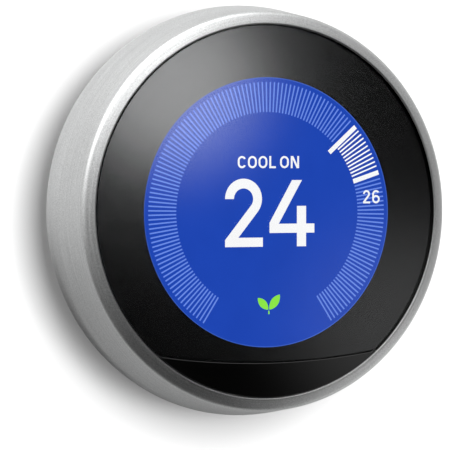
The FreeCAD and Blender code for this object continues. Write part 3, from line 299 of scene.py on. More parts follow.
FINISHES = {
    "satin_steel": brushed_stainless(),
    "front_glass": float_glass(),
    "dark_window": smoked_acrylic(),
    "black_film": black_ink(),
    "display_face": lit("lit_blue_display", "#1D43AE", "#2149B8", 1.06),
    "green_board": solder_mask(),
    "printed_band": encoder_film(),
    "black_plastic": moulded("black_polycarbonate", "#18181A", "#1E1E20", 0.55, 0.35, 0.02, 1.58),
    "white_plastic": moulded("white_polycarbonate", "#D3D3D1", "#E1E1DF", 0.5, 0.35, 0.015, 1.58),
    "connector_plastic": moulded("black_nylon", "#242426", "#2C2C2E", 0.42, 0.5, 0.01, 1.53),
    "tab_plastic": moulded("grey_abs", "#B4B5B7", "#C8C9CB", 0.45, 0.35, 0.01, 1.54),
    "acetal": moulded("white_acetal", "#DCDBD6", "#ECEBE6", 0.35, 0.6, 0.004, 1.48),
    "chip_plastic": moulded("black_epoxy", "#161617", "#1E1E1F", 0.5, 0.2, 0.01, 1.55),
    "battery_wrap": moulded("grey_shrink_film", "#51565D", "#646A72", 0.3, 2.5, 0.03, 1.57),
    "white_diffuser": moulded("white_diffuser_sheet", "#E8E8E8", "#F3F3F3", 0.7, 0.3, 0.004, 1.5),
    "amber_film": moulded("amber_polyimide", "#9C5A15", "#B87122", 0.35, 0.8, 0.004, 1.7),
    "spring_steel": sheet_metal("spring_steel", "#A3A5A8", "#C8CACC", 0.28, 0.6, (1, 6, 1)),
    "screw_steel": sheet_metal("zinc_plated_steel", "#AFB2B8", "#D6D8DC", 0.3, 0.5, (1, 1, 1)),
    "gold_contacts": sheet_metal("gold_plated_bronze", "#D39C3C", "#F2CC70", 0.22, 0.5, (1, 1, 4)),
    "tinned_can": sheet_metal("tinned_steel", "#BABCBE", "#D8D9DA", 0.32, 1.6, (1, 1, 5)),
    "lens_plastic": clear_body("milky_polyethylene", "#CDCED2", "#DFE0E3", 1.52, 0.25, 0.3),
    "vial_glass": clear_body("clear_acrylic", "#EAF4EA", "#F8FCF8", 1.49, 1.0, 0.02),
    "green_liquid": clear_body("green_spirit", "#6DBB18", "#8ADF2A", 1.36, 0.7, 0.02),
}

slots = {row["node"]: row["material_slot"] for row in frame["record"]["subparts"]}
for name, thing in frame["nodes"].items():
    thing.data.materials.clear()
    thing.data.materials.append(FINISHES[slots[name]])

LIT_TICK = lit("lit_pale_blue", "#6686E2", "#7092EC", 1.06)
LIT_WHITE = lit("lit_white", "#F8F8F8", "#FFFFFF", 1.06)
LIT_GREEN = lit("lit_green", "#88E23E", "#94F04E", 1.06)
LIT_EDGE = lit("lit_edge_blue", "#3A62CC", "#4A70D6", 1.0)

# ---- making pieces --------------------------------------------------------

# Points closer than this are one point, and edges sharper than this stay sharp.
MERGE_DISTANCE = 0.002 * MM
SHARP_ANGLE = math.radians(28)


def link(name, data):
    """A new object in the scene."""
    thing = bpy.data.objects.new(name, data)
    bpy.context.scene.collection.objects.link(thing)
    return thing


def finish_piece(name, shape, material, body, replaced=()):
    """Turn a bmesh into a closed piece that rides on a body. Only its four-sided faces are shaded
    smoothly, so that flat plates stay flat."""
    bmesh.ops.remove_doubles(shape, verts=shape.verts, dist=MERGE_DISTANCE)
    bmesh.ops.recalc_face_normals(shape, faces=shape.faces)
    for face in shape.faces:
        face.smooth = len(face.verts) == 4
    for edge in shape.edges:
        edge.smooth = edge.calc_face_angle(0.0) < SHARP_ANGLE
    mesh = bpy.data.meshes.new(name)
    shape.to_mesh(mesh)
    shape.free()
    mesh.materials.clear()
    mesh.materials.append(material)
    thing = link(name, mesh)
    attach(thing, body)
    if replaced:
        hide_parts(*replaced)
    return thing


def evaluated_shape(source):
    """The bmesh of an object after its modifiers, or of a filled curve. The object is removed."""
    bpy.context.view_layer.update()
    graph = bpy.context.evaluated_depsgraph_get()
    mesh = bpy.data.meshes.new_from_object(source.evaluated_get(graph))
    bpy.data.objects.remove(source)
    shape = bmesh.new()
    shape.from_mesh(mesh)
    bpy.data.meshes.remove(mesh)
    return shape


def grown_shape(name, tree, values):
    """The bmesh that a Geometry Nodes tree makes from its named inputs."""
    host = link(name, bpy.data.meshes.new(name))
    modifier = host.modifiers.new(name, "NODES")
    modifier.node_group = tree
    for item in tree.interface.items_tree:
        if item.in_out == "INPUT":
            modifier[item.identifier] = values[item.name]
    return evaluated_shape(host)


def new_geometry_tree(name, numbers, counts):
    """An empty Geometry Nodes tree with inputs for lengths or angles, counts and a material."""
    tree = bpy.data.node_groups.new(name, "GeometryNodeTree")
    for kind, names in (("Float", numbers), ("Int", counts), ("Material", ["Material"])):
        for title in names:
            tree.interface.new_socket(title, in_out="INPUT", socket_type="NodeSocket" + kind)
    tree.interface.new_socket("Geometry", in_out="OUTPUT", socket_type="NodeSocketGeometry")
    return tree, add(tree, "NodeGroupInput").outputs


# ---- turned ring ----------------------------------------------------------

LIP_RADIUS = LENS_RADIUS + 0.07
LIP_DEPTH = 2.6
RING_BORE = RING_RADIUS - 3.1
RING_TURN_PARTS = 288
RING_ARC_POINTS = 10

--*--

◆ Your objective ◆
Tally up the lines of the listing containing the word "this". Give only the total.

◆ Answer in full ◆
2